Verdict: These earbuds work extremely well. They’re small and light, with a microphone built-in for taking phone calls and issuing voice commands. The sound is more than adequate, and the price is more than fair. The build quality is good too. If you’re looking for a pair of true wireless earphones that support all the Bluetooth codecs and won’t break the bank, you could do a lot worse than buy the Black Bay Duet 50.
These dinky little true wireless earbuds from Tribit are a similar design and fit to the Duet 50 model reviewed above. They are housed in a small square case that has a battery inside with up to 30 hours of battery power onboard that can be used to top up the earbuds whenever they’re put back in the case. The earbuds can play for up to six hours and in my real-life tests that was a fairly accurate figure, depending on the volume level.
The case is recharged using a supplied USB-C cable. I much prefer USB-C as it’s a more robust design and it doesn’t matter which way round you plug it in. Like all the other earbuds on test here, the Tribit FlyBuds have a built-in microphone, touch controls and they’re rated at IPX5 for water-resistance. They’re also sweat-resistant which makes them ideal for use at the gym.

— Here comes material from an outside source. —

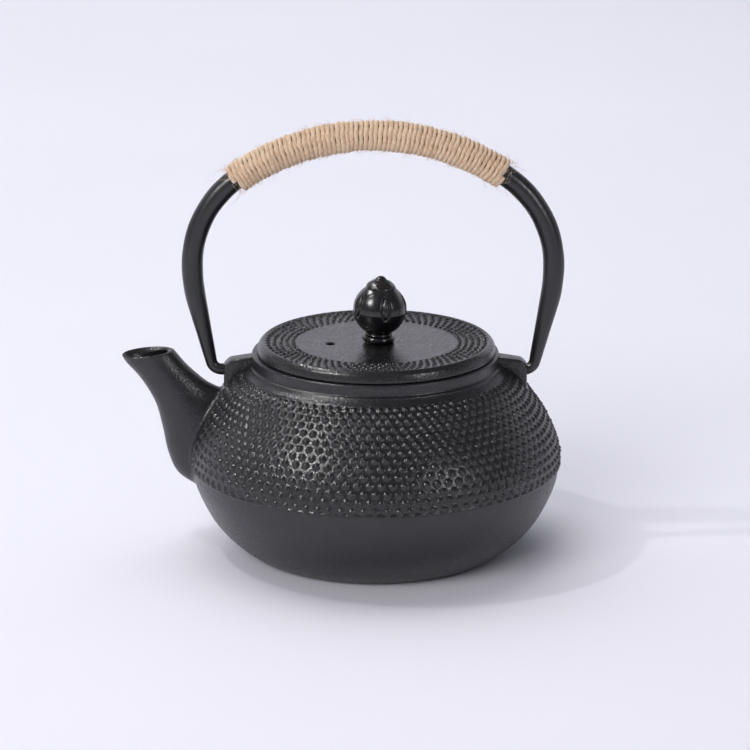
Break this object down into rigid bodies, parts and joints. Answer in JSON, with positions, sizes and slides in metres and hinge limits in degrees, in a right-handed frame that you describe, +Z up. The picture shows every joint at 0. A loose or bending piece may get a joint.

The Tribit FlyBuds support both AAC and SBC codecs, which makes them ideal for both iOS devices and smartphones running recent versions of Android. The sound quality is good although perhaps a little compressed in the bass and not all that loud. If you are looking for a pair of earbuds for younger people and you don’t want them damaging their hearing by turning the music up full blast, then these are a great option as their volume levels certainly stay within safe levels.
Verdict: The Tribit FlyBuds are a rugged pair of true wireless earbuds that feel well made and would be ideal for gym work or for people who want to protect their hearing. They’re supplied with three different sizes of ear tips, but the shallow design of the tips slightly limits the seal and therefore the impact of the bass. Battery life is good, and they feel comfortable to wear.